* begin Information supplied *

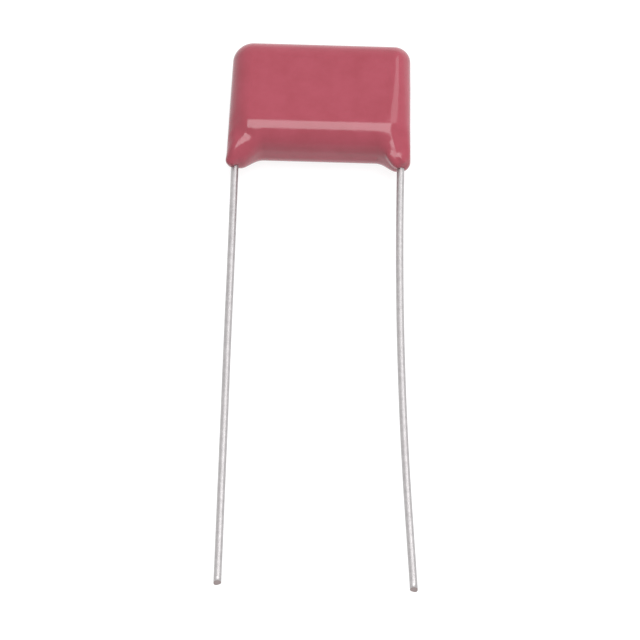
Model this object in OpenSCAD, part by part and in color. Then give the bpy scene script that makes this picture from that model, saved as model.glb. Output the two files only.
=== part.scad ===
// Radial film capacitor dipped in epoxy, lying on its flat back.
// The pressed film roll has a sprayed metal layer on each end, a wire lead is
// welded to each layer, and the whole is dipped, so that the coat runs a little
// way down each lead as a foot. +Z looks out of the front face, the leads run
// towards -Y, and the origin is the middle of the back face under the block.
// All lengths are in millimetres and all angles in degrees.

/* [Leads] */
// Distance between the two leads where they leave the coat
lead_pitch = 15; // [10:0.5:22.5]
// Diameter of the tinned wire
lead_d = 0.65; // [0.5:0.05:0.8]
// Depth that the welded wire is sunk into the sprayed end layer
weld_sink = 0.12; // [0.05:0.01:0.2]
// Height on the end layer to which the wire reaches, above the middle of the roll
weld_reach = 2.4; // [1:0.1:3]
// Straight wire below the foot before its bend begins
exit_straight = 1.5; // [0.5:0.1:5]
// Length of the left wire below its foot
left_free = 42.2; // [20:0.1:60]
// Outward bend of the left wire
left_bend = 0.2; // [0.1:0.1:2]
// Radius of the left bend
left_bend_r = 600; // [200:50:900]
// Length of the right wire below its foot
right_free = 42.5; // [38:0.1:60]
// Outward bend of the right wire
right_bend = 4.6; // [2:0.1:4.8]
// Radius of the right bend
right_bend_r = 440; // [200:10:460]
// Slant of the sheared wire ends
cut_slant = 12; // [0:1:25]

/* [Film roll] */
// Height of the pressed roll, along the leads
roll_h = 9.4; // [8:0.1:12]
// Thickness of the pressed roll
roll_t = 3.9; // [3.6:0.1:6]
// Radius of the roll's pressed corners
roll_r = 1.7; // [0.8:0.1:1.9]
// Height of the slit that the winding mandrel left
slit_h = 5.4; // [3:0.1:6.5]
// Width of that slit
slit_t = 0.14; // [0.08:0.01:0.3]
// Thickness of the plain film wrapped round the roll
wrap_t = 0.12; // [0.06:0.01:0.3]
// Thickness of the sprayed metal on each end
spray_t = 0.45; // [0.3:0.05:0.7]

/* [Coat] */
// Thickness of the coat on the front and the back
coat_face = 0.68; // [0.5:0.02:1.2]
// Thickness of the coat over the top and under the roll
coat_rim = 0.78; // [0.6:0.02:1.4]
// Thickness of the coat outside each lead, at the underside
coat_side = 0.47; // [0.45:0.01:0.8]
// Radius of the edges along the top and the underside
edge_r = 2.3; // [1.6:0.05:2.5]
// Radius of the edges down the two sides
side_r = 1.9; // [1.3:0.05:2.2]
// Radius of the two top corners
top_corner_r = 1.65; // [1.3:0.05:2.5]
// Inward lean of each side, from the underside to the top
side_lean = 1.4; // [0:0.1:2.4]

/* [Feet] */
// Depth of each foot below the underside, at the lead
foot_drop = 1.25; // [0.8:0.05:2]
// How far the foot runs from the lead towards the middle
foot_run = 2.5; // [1.6:0.1:3.4]
// Full-depth stretch of the foot beside the lead
foot_flat = 0.45; // [0.2:0.05:0.9]
// How sharply the foot draws in towards the lead, front and back
foot_draw = 1.5; // [1.2:0.05:4]
// Width of the rounded outer corner of the foot
foot_corner_w = 0.7; // [0.35:0.05:0.75]
// Height of the rounded outer corner of the foot
foot_corner_h = 0.8; // [0.5:0.05:1.2]

/* [Hidden] */

// Thin bond line between the coat or the spray and what it holds
bond = 0.01;
// Extra length that carries a cut clear of a face
clear = 1;
// The wire draws in by this much round its bend, and the straight stretches
// lap over the bend by this length
bend_neck = 0.004;
bend_lap = 0.2;

lead_r = lead_d / 2;
lead_x = lead_pitch / 2;
block_w = lead_pitch + lead_d + 2 * coat_side;
block_h = roll_h + 2 * (wrap_t + coat_rim);
block_t = roll_t + 2 * (wrap_t + coat_face);
mid_z = block_t / 2;
spray_x = lead_x - lead_r + weld_sink;
roll_len = 2 * (spray_x - spray_t);
foot_tip = block_h / 2 + foot_drop;

// Fineness of the coat: steps round an edge, along a foot and across it
edge_steps = 8;
foot_steps = 9;
belly_steps = 10;

coat_red = [0.66, 0.20, 0.27];
film_tint = [0.86, 0.86, 0.82];
wrap_tint = [0.93, 0.84, 0.55];
spray_grey = [0.62, 0.63, 0.64];
tin_grey = [0.80, 0.79, 0.79];

// ---- shared forms ------------------------------------------------------

// Rounded rectangle across Y and Z, centred, extruded along X
module bar(length, height, thickness, radius) {
    rotate([90, 0, 90])
        linear_extrude(length, center = true)
            union() {
                square([height - 2 * radius, thickness], center = true);
                square([height, thickness - 2 * radius], center = true);
                for (side_y = [-1, 1], side_z = [-1, 1])
                    translate([side_y * (height / 2 - radius), side_z * (thickness / 2 - radius)])
                        circle(radius, $fn = 48);
            }
}

// The roll with its wrap and both sprayed ends, as the dip finds it
module wound_block(grow) {
    translate([0, 0, mid_z])
        bar(2 * spray_x + 2 * grow, roll_h + 2 * wrap_t + 2 * grow,
            roll_t + 2 * wrap_t + 2 * grow, roll_r + wrap_t + grow);
}

// The straight upper wire of the right lead, from the weld to below the foot
module upper_wire(radius, end_room) {
    top_y = weld_reach + end_room;
    translate([lead_x, top_y, mid_z])
        rotate([90, 0, 0])
            cylinder(h = top_y + foot_tip + exit_straight + bend_lap, r = radius, $fn = 32);
}

// ---- coat --------------------------------------------------------------

// Height lost on a rounded corner, at a distance in from the side
function corner_rise(inset, wide, high) =
    inset >= wide ? 0 : high * (1 - sqrt(1 - pow(1 - inset / wide, 2)));

// Share of the foot's depth at a distance along X from the lead
function foot_share(run) =
    let (t = min(1, max(0, (run - foot_flat) / (foot_run - foot_flat))))
    1 - t * t * (3 - 2 * t);

// Share of the foot's depth at a distance across the thickness from the lead
function draw_share(off, half) =
    pow(max(0, 1 - pow(off / half, 2)), foot_draw);

// One station of the coat at a distance x along the block, as [x, y, z] points
function coat_ring(x) =
    let (
        inset = block_w / 2 - abs(x),
        swell = inset >= side_r ? 1 : sqrt(max(0.0004, 1 - pow(1 - inset / side_r, 2))),
        round_r = edge_r * swell,
        half_t = block_t / 2 - side_r * (1 - swell),
        top_y = block_h / 2 - corner_rise(inset, top_corner_r, top_corner_r),
        low_y = -block_h / 2 + corner_rise(inset, foot_corner_w, foot_corner_h),
        drop = foot_drop * foot_share(lead_x - abs(x)),
        turn = [for (i = [0 : edge_steps]) 90 * i / edge_steps],
        top_front = [for (a = turn) [top_y - round_r * (1 - cos(a)), half_t - round_r * (1 - sin(a))]],
        low_front = [for (a = turn) [low_y + round_r * (1 - sin(a)), half_t - round_r * (1 - cos(a))]],
        belly = [for (i = [1 : belly_steps - 1]) [low_y, (half_t - round_r) * (1 - 2 * i / belly_steps)]],
        low_back = [for (a = turn) [low_y + round_r * (1 - cos(a)), -half_t + round_r * (1 - sin(a))]],
        top_back = [for (a = turn) [top_y - round_r * (1 - sin(a)), -half_t + round_r * (1 - cos(a))]],
        low = [for (p = concat(low_front, belly, low_back)) [p[0] - drop * draw_share(p[1], half_t), p[1]]]
    )
    [for (p = concat(top_front, low, top_back))
        [x * (1 - 2 * tan(side_lean) * (p[0] + block_h / 2) / block_w), p[0], mid_z + p[1]]];

// Distances along X from the middle to one side at which stations lie
half_stations = concat(
    [for (i = [0 : foot_steps])
        lead_x - foot_run + (foot_run - foot_flat) * i / foot_steps],
    [for (i = [1 : edge_steps])
        let (from = lead_x - foot_flat)
        from + (block_w / 2 - from) * sin(90 * i / edge_steps)]);

module coat_solid() {
    right = [for (i = [1 : len(half_stations) - 1]) half_stations[i]];
    first = half_stations[0];
    stations = concat([for (i = [len(right) - 1 : -1 : 0]) -right[i]], [-first, first], right);
    rings = [for (x = stations) coat_ring(x)];
    around = len(rings[0]);
    last = len(rings) - 1;
    points = [for (ring = rings) for (p = ring) p];
    skin = [for (s = [0 : last - 1]) for (i = [0 : around - 1])
        let (a = s * around + i, b = s * around + (i + 1) % around)
        for (face = [[a, b, b + around], [a, b + around, a + around]]) face];
    left_end = [for (i = [around - 1 : -1 : 0]) i];
    right_end = [for (i = [0 : around - 1]) last * around + i];
    polyhedron(points, concat(skin, [left_end, right_end]), convexity = 6);
}

module epoxy_coat() {
    color(coat_red)
        difference() {
            coat_solid();
            wound_block(bond);
            upper_wire(lead_r + bond, bond);
            mirror([1, 0, 0]) upper_wire(lead_r + bond, bond);
        }
}

// ---- film roll ---------------------------------------------------------

module film_winding() {
    color(film_tint)
        translate([0, 0, mid_z])
            difference() {
                bar(roll_len, roll_h, roll_t, roll_r);
                cube([roll_len + clear, slit_h, slit_t], center = true);
            }
}

module outer_wrap() {
    color(wrap_tint)
        translate([0, 0, mid_z])
            difference() {
                bar(roll_len, roll_h + 2 * wrap_t, roll_t + 2 * wrap_t, roll_r + wrap_t);
                bar(roll_len + clear, roll_h, roll_t, roll_r);
            }
}

// Sprayed metal over the right end of the roll and its wrap, with the weld seat
module end_spray() {
    color(spray_grey)
        difference() {
            translate([spray_x - spray_t / 2, 0, mid_z])
                bar(spray_t, roll_h + 2 * wrap_t, roll_t + 2 * wrap_t, roll_r + wrap_t);
            upper_wire(lead_r + bond, bond);
        }
}

module end_spray_right() {
    end_spray();
}

module end_spray_left() {
    mirror([1, 0, 0]) end_spray();
}

// ---- leads -------------------------------------------------------------

// A right-hand lead: straight out of the coat, a long gentle bend, a straight
// end and a sheared tip
module lead(free, bend, bend_r) {
    start_y = -(foot_tip + exit_straight);
    end_len = free - exit_straight - bend_r * bend * PI / 180;
    color(tin_grey)
        union() {
            upper_wire(lead_r, 0);
            translate([lead_x + bend_r, start_y, mid_z])
                rotate([0, 0, 180])
                    rotate_extrude(angle = bend, $fn = 1440)
                        translate([bend_r, 0])
                            circle(lead_r - bend_neck, $fn = 32);
            translate([lead_x + bend_r * (1 - cos(bend)), start_y - bend_r * sin(bend), mid_z])
                rotate([90, 0, bend])
                    end_wire(end_len);
        }
}

// The straight end along +Z, which laps back over the bend, with its slanting tip
module end_wire(length) {
    difference() {
        translate([0, 0, -bend_lap])
            cylinder(h = length + bend_lap, r = lead_r, $fn = 32);
        translate([0, lead_r, length])
            rotate([cut_slant, 0, 0])
                translate([-lead_d, -2 * lead_d, 0])
                    cube([2 * lead_d, 3 * lead_d, clear]);
    }
}

module lead_right() {
    lead(right_free, right_bend, right_bend_r);
}

module lead_left() {
    mirror([1, 0, 0]) lead(left_free, left_bend, left_bend_r);
}

epoxy_coat();
film_winding();
outer_wrap();
end_spray_left();
end_spray_right();
lead_left();
lead_right();
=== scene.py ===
import math

import bmesh
import bpy
from mathutils import Matrix, Vector, noise


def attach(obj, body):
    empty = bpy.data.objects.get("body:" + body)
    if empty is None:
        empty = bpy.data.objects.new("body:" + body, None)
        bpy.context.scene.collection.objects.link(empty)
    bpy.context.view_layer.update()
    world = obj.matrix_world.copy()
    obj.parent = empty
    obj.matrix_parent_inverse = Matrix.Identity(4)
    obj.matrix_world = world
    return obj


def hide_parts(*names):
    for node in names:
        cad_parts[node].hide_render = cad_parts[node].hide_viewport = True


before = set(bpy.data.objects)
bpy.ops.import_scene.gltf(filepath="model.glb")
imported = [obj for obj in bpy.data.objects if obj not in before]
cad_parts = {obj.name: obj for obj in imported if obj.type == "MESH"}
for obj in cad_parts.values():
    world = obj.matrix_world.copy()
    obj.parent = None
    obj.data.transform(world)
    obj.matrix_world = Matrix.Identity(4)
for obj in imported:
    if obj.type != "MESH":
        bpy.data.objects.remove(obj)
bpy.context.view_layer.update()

# ---- Camera ---------------------------------------------------------------
# Looks down on the part from the side of its leads with a long lens, and is
# turned a little, so that the block stands askew in the picture.
MM = 0.001
CAMERA_RISE = math.radians(60)
CAMERA_ROLL = math.radians(1.6)
CAMERA_AWAY = 450 * MM
CAMERA_LENS = 285.45
CAMERA_SENSOR = 36
CAMERA_NEAR = 10 * MM
AIM = Vector((0.535, -22.565, 2.497)) * MM

away = Vector((0, -math.cos(CAMERA_RISE), math.sin(CAMERA_RISE)))
level = Vector((1, 0, 0))
upright = away.cross(level)
across = level * math.cos(CAMERA_ROLL) + upright * math.sin(CAMERA_ROLL)
up = away.cross(across)
camera_data = bpy.data.cameras.new("camera")
camera_data.lens = CAMERA_LENS
camera_data.sensor_width = CAMERA_SENSOR
camera_data.clip_start = CAMERA_NEAR
camera = bpy.data.objects.new("camera", camera_data)
turn = Matrix((across, up, away)).transposed().to_4x4()
camera.matrix_world = Matrix.Translation(AIM + away * CAMERA_AWAY) @ turn
bpy.context.collection.objects.link(camera)
bpy.context.scene.camera = camera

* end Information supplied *

● Short task:
Repeat, unchanged, every line from the one that contains "epoxy_coat();" to the one that contains "cad_parts[node].hide_render = cad_parts[node].hide_viewport", including both, and no other line.

● Full response:
epoxy_coat();
film_winding();
outer_wrap();
end_spray_left();
end_spray_right();
lead_left();
lead_right();
=== scene.py ===
import math

import bmesh
import bpy
from mathutils import Matrix, Vector, noise


def attach(obj, body):
    empty = bpy.data.objects.get("body:" + body)
    if empty is None:
        empty = bpy.data.objects.new("body:" + body, None)
        bpy.context.scene.collection.objects.link(empty)
    bpy.context.view_layer.update()
    world = obj.matrix_world.copy()
    obj.parent = empty
    obj.matrix_parent_inverse = Matrix.Identity(4)
    obj.matrix_world = world
    return obj


def hide_parts(*names):
    for node in names:
        cad_parts[node].hide_render = cad_parts[node].hide_viewport = True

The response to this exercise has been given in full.